Pourquoi ce photocopieur me lâche comme tout me lâche ? Comme ma vie me lâche. J’ouvre violemment le capot, mais soudain je me fige. Face à la vitre, sans prévenir, m’apparaît mon reflet. La pâle copie de celle que j’aurais voulu être. À peine un pauvre tirage en noir et blanc… Moi qui voulais vivre, aimer, rire, souffrir, pleurer et vivre encore, que suis-je donc devenue ? Où sont mon humour et ma folie ? Ma fougue et ma liberté ? Il n’y a plus que le silence et l’habitude qui règnent en maître dans ce coeur desséché, vidé de ses rêves et de ses envies. Vidé de son voeux le plus cher : vibrer.
Que reste-t-il de moi aux yeux de ceux qui croisent encore mon existence ? Une ombre, un soupir. Et le souvenir d’une fille qui aurait pu. Mais qui n’a pas. Je me sens comme la somme d’espérances déçues, de lèvres pincées, de regards baissés. Je suis celle qui a dit oui à l’ombre pour ne pas risquer de survivre à la lumière. Celle qui a renoncé pour assurer. Ne pas échouer.
Je caresse instinctivement les feuilles blanches devant moi. Moi, tout ce que je voulais, c’est écrire, écrire encore, et crier mon âme sur le papier ! Écrire la beauté, la mort, l’amour, la solitude, et le temps qui passe. Écrire, jusqu’à en crever, ma joie de vivre et mon coeur cabossé.

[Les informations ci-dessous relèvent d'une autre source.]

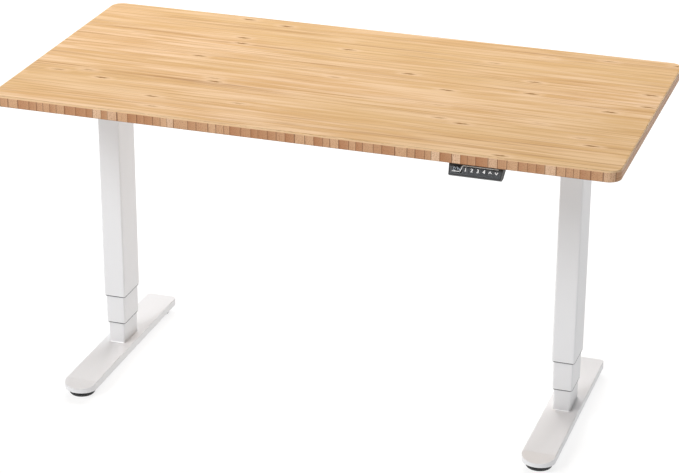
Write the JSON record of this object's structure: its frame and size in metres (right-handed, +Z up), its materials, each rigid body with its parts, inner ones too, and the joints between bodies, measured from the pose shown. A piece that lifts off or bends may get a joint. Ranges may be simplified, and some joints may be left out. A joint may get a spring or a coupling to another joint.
{
  "type": "height adjustable standing desk",
  "caption": "Electric sit-stand desk: laminated bamboo top on twin three-stage telescoping columns with flat steel feet, and a keypad under the front edge.",
  "frame": {"origin": "centre of the bounding box's base, on the floor", "axes": "+X along the desktop's long side, to the user's right; +Y away from the user; +Z up"},
  "size_m": [1.4, 0.7, 0.74],
  "materials": {
    "bamboo": "clear satin lacquer over bamboo strips",
    "white_powder_coat": "fine satin powder coat",
    "black_plastic": "fine moulded grain",
    "charcoal_plastic": "satin panel",
    "smoked_window": "dark gloss",
    "motor_case": "black enamel",
    "steel": "bright, oiled",
    "brass": "machined",
    "casting": "as cast",
    "nylon": "moulded, dark grey",
    "circuit_board": "solder mask",
    "rubber": "matt moulded"
  },
  "bodies": {
    "left_base": {"left_foot": "white_powder_coat", "left_lower_tube": "white_powder_coat", "left_lower_nut": "brass"},
    "left_middle": {"left_middle_tube": "white_powder_coat", "left_upper_nut": "brass", "left_middle_liner": "nylon"},
    "left_upper_drive": {"left_upper_screw": "steel", "left_worm_wheel": "brass"},
    "left_lower_drive": {"left_lower_screw": "steel"},
    "left_worm_drive": {"left_worm_shaft": "steel"},
    "front_left_foot_glide": {"front_left_glide": "rubber"},
    "rear_left_foot_glide": {"rear_left_glide": "rubber"},
    "right_base": {"right_foot": "white_powder_coat", "right_lower_tube": "white_powder_coat", "right_lower_nut": "brass"},
    "right_middle": {"right_middle_tube": "white_powder_coat", "right_upper_nut": "brass", "right_middle_liner": "nylon"},
    "right_upper_drive": {"right_upper_screw": "steel", "right_worm_wheel": "brass"},
    "right_lower_drive": {"right_lower_screw": "steel"},
    "right_worm_drive": {"right_worm_shaft": "steel"},
    "front_right_foot_glide": {"front_right_glide": "rubber"},
    "rear_right_foot_glide": {"rear_right_glide": "rubber"},
    "lift_frame": {"desktop": "bamboo", "front_rail_outer": "white_powder_coat", "front_rail_inner": "white_powder_coat", "rear_rail_outer": "white_powder_coat", "rear_rail_inner": "white_powder_coat", "control_box_base": "black_plastic", "control_box_cover": "black_plastic", "control_board": "circuit_board", "mains_inlet": "black_plastic", "keypad_housing": "black_plastic", "keypad_faceplate": "charcoal_plastic", "keypad_display": "smoked_window", "keypad_board": "circuit_board", "keypad_lead": "black_plastic", "left_side_bracket": "white_powder_coat", "left_column_head": "white_powder_coat", "left_gear_housing": "casting", "left_gear_cover": "casting", "left_motor": "motor_case", "left_outer_tube": "white_powder_coat", "left_outer_liner": "nylon", "left_motor_lead": "black_plastic", "right_side_bracket": "white_powder_coat", "right_column_head": "white_powder_coat", "right_gear_housing": "casting", "right_gear_cover": "casting", "right_motor": "motor_case", "right_outer_tube": "white_powder_coat", "right_outer_liner": "nylon", "right_motor_lead": "black_plastic"},
    "key_1_cap": {"key_1": "charcoal_plastic"},
    "key_2_cap": {"key_2": "charcoal_plastic"},
    "key_3_cap": {"key_3": "charcoal_plastic"},
    "key_4_cap": {"key_4": "charcoal_plastic"},
    "key_up_cap": {"key_up": "charcoal_plastic"},
    "key_down_cap": {"key_down": "charcoal_plastic"}
  },
  "joints": [
    {"name": "left_lower_lift", "type": "slide", "parent": "left_base", "child": "left_middle", "axis": [0, 0, 1], "range_m": [-0.05, 0.27]},
    {"name": "left_upper_lift", "type": "slide", "parent": "left_middle", "child": "lift_frame", "axis": [0, 0, 1], "range_m": [-0.05, 0.27]},
    {"name": "right_upper_lift", "type": "slide", "parent": "lift_frame", "child": "right_middle", "axis": [0, 0, -1], "range_m": [-0.05, 0.27]},
    {"name": "right_lower_lift", "type": "slide", "parent": "right_middle", "child": "right_base", "axis": [0, 0, -1], "range_m": [-0.05, 0.27]},
    {"name": "left_upper_screw_turn", "type": "hinge", "parent": "lift_frame", "child": "left_upper_drive", "pos_m": [-0.5435, -0.026, 0.69], "axis": [0, 0, 1], "range_deg": [-1126, 6076]},
    {"name": "left_lower_screw_turn", "type": "hinge", "parent": "left_middle", "child": "left_lower_drive", "pos_m": [-0.5435, -0.026, 0.5], "axis": [0, 0, 1], "range_deg": [-1126, 6076]},
    {"name": "left_motor_turn", "type": "hinge", "parent": "lift_frame", "child": "left_worm_drive", "pos_m": [-0.5435, 0, 0.69], "axis": [1, 0, 0], "range_deg": [-13501, 72901]},
    {"name": "front_left_glide_level", "type": "slide", "parent": "left_base", "child": "front_left_foot_glide", "axis": [0, 0, -1], "range_m": [0, 0.01]},
    {"name": "rear_left_glide_level", "type": "slide", "parent": "left_base", "child": "rear_left_foot_glide", "axis": [0, 0, -1], "range_m": [0, 0.01]},
    {"name": "right_upper_screw_turn", "type": "hinge", "parent": "lift_frame", "child": "right_upper_drive", "pos_m": [0.5435, -0.026, 0.69], "axis": [0, 0, 1], "range_deg": [-1126, 6076]},
    {"name": "right_lower_screw_turn", "type": "hinge", "parent": "right_middle", "child": "right_lower_drive", "pos_m": [0.5435, -0.026, 0.5], "axis": [0, 0, 1], "range_deg": [-1126, 6076]},
    {"name": "right_motor_turn", "type": "hinge", "parent": "lift_frame", "child": "right_worm_drive", "pos_m": [0.5435, 0, 0.69], "axis": [1, 0, 0], "range_deg": [-13501, 72901]},
    {"name": "front_right_glide_level", "type": "slide", "parent": "right_base", "child": "front_right_foot_glide", "axis": [0, 0, -1], "range_m": [0, 0.01]},
    {"name": "rear_right_glide_level", "type": "slide", "parent": "right_base", "child": "rear_right_foot_glide", "axis": [0, 0, -1], "range_m": [0, 0.01]},
    {"name": "key_1_press", "type": "slide", "parent": "lift_frame", "child": "key_1_cap", "axis": [0, 0.8408, -0.5413], "range_m": [0, 0.0008], "stiffness_N_per_m": 600, "springref_m": -0.0008},
    {"name": "key_2_press", "type": "slide", "parent": "lift_frame", "child": "key_2_cap", "axis": [0, 0.8408, -0.5413], "range_m": [0, 0.0008], "stiffness_N_per_m": 600, "springref_m": -0.0008},
    {"name": "key_3_press", "type": "slide", "parent": "lift_frame", "child": "key_3_cap", "axis": [0, 0.8408, -0.5413], "range_m": [0, 0.0008], "stiffness_N_per_m": 600, "springref_m": -0.0008},
    {"name": "key_4_press", "type": "slide", "parent": "lift_frame", "child": "key_4_cap", "axis": [0, 0.8408, -0.5413], "range_m": [0, 0.0008], "stiffness_N_per_m": 600, "springref_m": -0.0008},
    {"name": "key_up_press", "type": "slide", "parent": "lift_frame", "child": "key_up_cap", "axis": [0, 0.8408, -0.5413], "range_m": [0, 0.0008], "stiffness_N_per_m": 600, "springref_m": -0.0008},
    {"name": "key_down_press", "type": "slide", "parent": "lift_frame", "child": "key_down_cap", "axis": [0, 0.8408, -0.5413], "range_m": [0, 0.0008], "stiffness_N_per_m": 600, "springref_m": -0.0008}
  ],
  "couplings": [
    {"joint": "left_upper_lift", "follows": "left_lower_lift", "ratio": 1},
    {"joint": "right_upper_lift", "follows": "left_lower_lift", "ratio": 1},
    {"joint": "right_lower_lift", "follows": "left_lower_lift", "ratio": 1},
    {"joint": "left_upper_screw_turn", "follows": "left_lower_lift", "rad_per_m": 392.7},
    {"joint": "left_lower_screw_turn", "follows": "left_lower_lift", "rad_per_m": 392.7},
    {"joint": "left_motor_turn", "follows": "left_lower_lift", "rad_per_m": 4712.4},
    {"joint": "right_upper_screw_turn", "follows": "left_lower_lift", "rad_per_m": 392.7},
    {"joint": "right_lower_screw_turn", "follows": "left_lower_lift", "rad_per_m": 392.7},
    {"joint": "right_motor_turn", "follows": "left_lower_lift", "rad_per_m": 4712.4}
  ]
}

Je lève les yeux, Sarah a encore laissé traîner son mug sur l’étagère à côté des piles de ramettes vierges. Je me raidis, le souffle court. Sur la porcelaine blanche, les lettres imprimées provoquent en moi une onde de choc : « Choose life »…
Je referme la porte de la salle d’archive. Cette odeur de vieux papier, témoin d’un autre temps, m’arrache un sourire. L’horloge marque 16h14. C’est décidé, plus aucune seconde ne me sépare de la liberté. Je marche vers elle et vers mon avenir. Je choisis de devenir celle que je suis. Je vais écrire pour le reste de ma vie.